Mesure du pH et du pouvoir tampon : les bactéries buccales dégradent les sucres alimentaires en acides (notamment lactique) qui abaissent le pH. Lorsque celui-ci descend en dessous du seuil critique de 5,5, on observe une déminéralisation de l’émail. Normalement, cette baisse de pH doit être rapidement compensée grâce au pouvoir tampon de la salive.


2.2. DETERMINATION DU RISQUE CARIEUX DE L’ENFANT

• C’est seulement après avoir pratiqué l’ensemble des examens du diagnostic que le praticien peut se faire une idée du « profil carieux de l’enfant ».
• Ceci est alors la base d’un protocole ciblé, visant à faire régresser les facteurs favorables à l’apparition des caries dentaires et également à renforcer les capacités de résistance face au même processus.
• Un niveau de risque élevé pour un des facteurs d’apparition de la carie ne suffit pas à l’initialisation d’une lésion carieuse. Il faut tenir compte de tous les facteurs qui jouent un rôle dans l’apparition des lésions carieuses.

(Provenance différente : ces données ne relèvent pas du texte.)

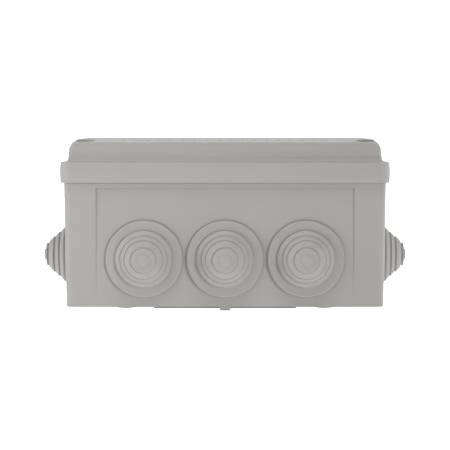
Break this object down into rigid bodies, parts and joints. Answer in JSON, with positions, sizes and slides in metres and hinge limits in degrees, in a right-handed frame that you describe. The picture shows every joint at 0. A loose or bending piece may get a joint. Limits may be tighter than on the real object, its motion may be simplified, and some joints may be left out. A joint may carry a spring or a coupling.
{
  "type": "electrical junction box",
  "caption": "Rectangular surface-mounting junction box with an overlapping screwed lid, stepped cable grommets on all sides and a terminal strip inside.",
  "frame": {"origin": "centre of the mounting plane, under the middle of the base", "axes": "+X along the long side, +Y towards the rear long side, +Z from the wall towards the lid"},
  "size_m": [0.1754, 0.1304, 0.0805],
  "materials": {
    "box_plastic": "fine moulded satin, light grey",
    "grommet_pvc": "soft satin PVC, light grey",
    "screw_plastic": "moulded satin, mid grey",
    "seal_rubber": "matt black",
    "terminal_plastic": "natural polyamide",
    "terminal_brass": "drawn brass",
    "plated_steel": "bright zinc plating"
  },
  "bodies": {
    "base_unit": {"base": "box_plastic", "grommet_front_left": "grommet_pvc", "grommet_front_centre": "grommet_pvc", "grommet_front_right": "grommet_pvc", "grommet_rear_left": "grommet_pvc", "grommet_rear_centre": "grommet_pvc", "grommet_rear_right": "grommet_pvc", "grommet_left_front": "grommet_pvc", "grommet_left_rear": "grommet_pvc", "grommet_right_front": "grommet_pvc", "grommet_right_rear": "grommet_pvc", "terminal_strip": "terminal_plastic", "terminal_inserts": "terminal_brass", "terminal_clamp_screws": "plated_steel", "terminal_fixing_screws": "plated_steel"},
    "lid_unit": {"lid": "box_plastic", "lid_gasket": "seal_rubber", "screw_o_rings": "seal_rubber"},
    "screw_front_left": {"lid_screw_front_left": "screw_plastic"},
    "screw_front_right": {"lid_screw_front_right": "screw_plastic"},
    "screw_rear_left": {"lid_screw_rear_left": "screw_plastic"},
    "screw_rear_right": {"lid_screw_rear_right": "screw_plastic"}
  },
  "joints": [
    {"name": "lid_lift", "type": "slide", "parent": "base_unit", "child": "lid_unit", "axis": [0, 0, 1], "range_m": [0, 0.06]},
    {"name": "turn_screw_front_left", "type": "hinge", "parent": "lid_unit", "child": "screw_front_left", "pos_m": [-0.06695, -0.04495, 0.078], "axis": [0, 0, -1], "range_deg": [0, 90]},
    {"name": "turn_screw_front_right", "type": "hinge", "parent": "lid_unit", "child": "screw_front_right", "pos_m": [0.06695, -0.04495, 0.078], "axis": [0, 0, -1], "range_deg": [0, 90]},
    {"name": "turn_screw_rear_left", "type": "hinge", "parent": "lid_unit", "child": "screw_rear_left", "pos_m": [-0.06695, 0.04495, 0.078], "axis": [0, 0, -1], "range_deg": [0, 90]},
    {"name": "turn_screw_rear_right", "type": "hinge", "parent": "lid_unit", "child": "screw_rear_right", "pos_m": [0.06695, 0.04495, 0.078], "axis": [0, 0, -1], "range_deg": [0, 90]}
  ]
}
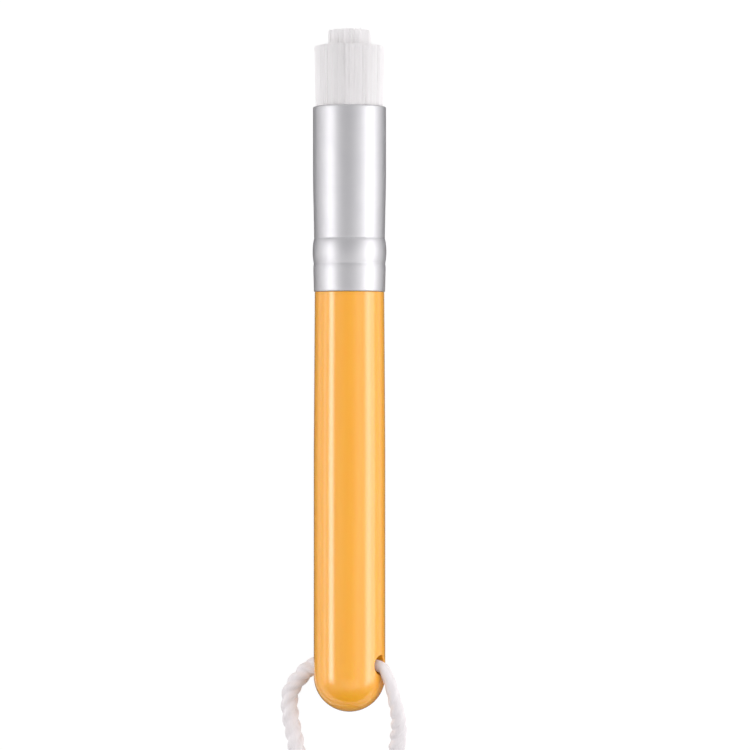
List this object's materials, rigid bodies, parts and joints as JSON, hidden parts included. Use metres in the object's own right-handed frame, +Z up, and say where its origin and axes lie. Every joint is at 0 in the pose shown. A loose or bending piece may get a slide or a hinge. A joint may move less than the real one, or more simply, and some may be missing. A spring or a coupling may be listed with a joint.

2.2.1. Risque carieux élevé
Le risque carieux est considéré élevé lorsque des situations à risque sont déterminées lors de l’examen :
accumulation de plaque bactérienne,
grande proportion de bactéries cariogènes,
régime alimentaire riche en sucres, grignotages fréquents,
débit salivaire réduit, capacité réduite du pouvoir tampon salivaire,
absence de prises fluorées.

La coexistence de plusieurs situations à risque augmente le risque d’apparition du processus carieux.
Lorsque le risque est élevé, on peut considérer l’existence de deux situations possibles :

risque carieux élevé et présence de lésions carieuses :

Les facteurs de risque sont supérieurs aux facteurs de résistance de la dent.
Il est nécessaire de mettre en œuvre des thérapeutiques adaptées.

risque carieux élevé mais pas de lésions carieuses :
Il est possible que les facteurs de risque soient apparus récemment et que les lésions n’aient pas eu le temps de se former. Par contre, il semble que si les facteurs de risque sont présents depuis longtemps, cela signifierait que la dent est suffisamment résistante pour ne pas être atteinte par le processus carieux. Il faut donc informer le patient de la situation et lui proposer un nombre d’actions ciblées limitées pour diminuer les facteurs de risque et renforcer la dent.

2.2.2. Risque carieux faible
Le risque carieux est considéré comme faible lorsque l’examen clinique ne permet pas la mise en évidence de situations à risque. C’est le cas lors des situations suivantes :
peu de plaque dentaire,
faible proportion de bactéries cariogènes,
faible quantité d’absorption de sucres à une fréquence peu élevée,
débit salivaire optimal, bonne capacité du pouvoir tampon salivaire,
utilisation de fluor.

Généralement, on observe une quasi-absence de lésions, mais la présence de caries peut illustrer une ancienne activité carieuse. Il faudra alors veiller à ce que les facteurs d’apparition de la carie ne redeviennent pas actifs. Pour cela, la résistance de la dent doit être augmentée.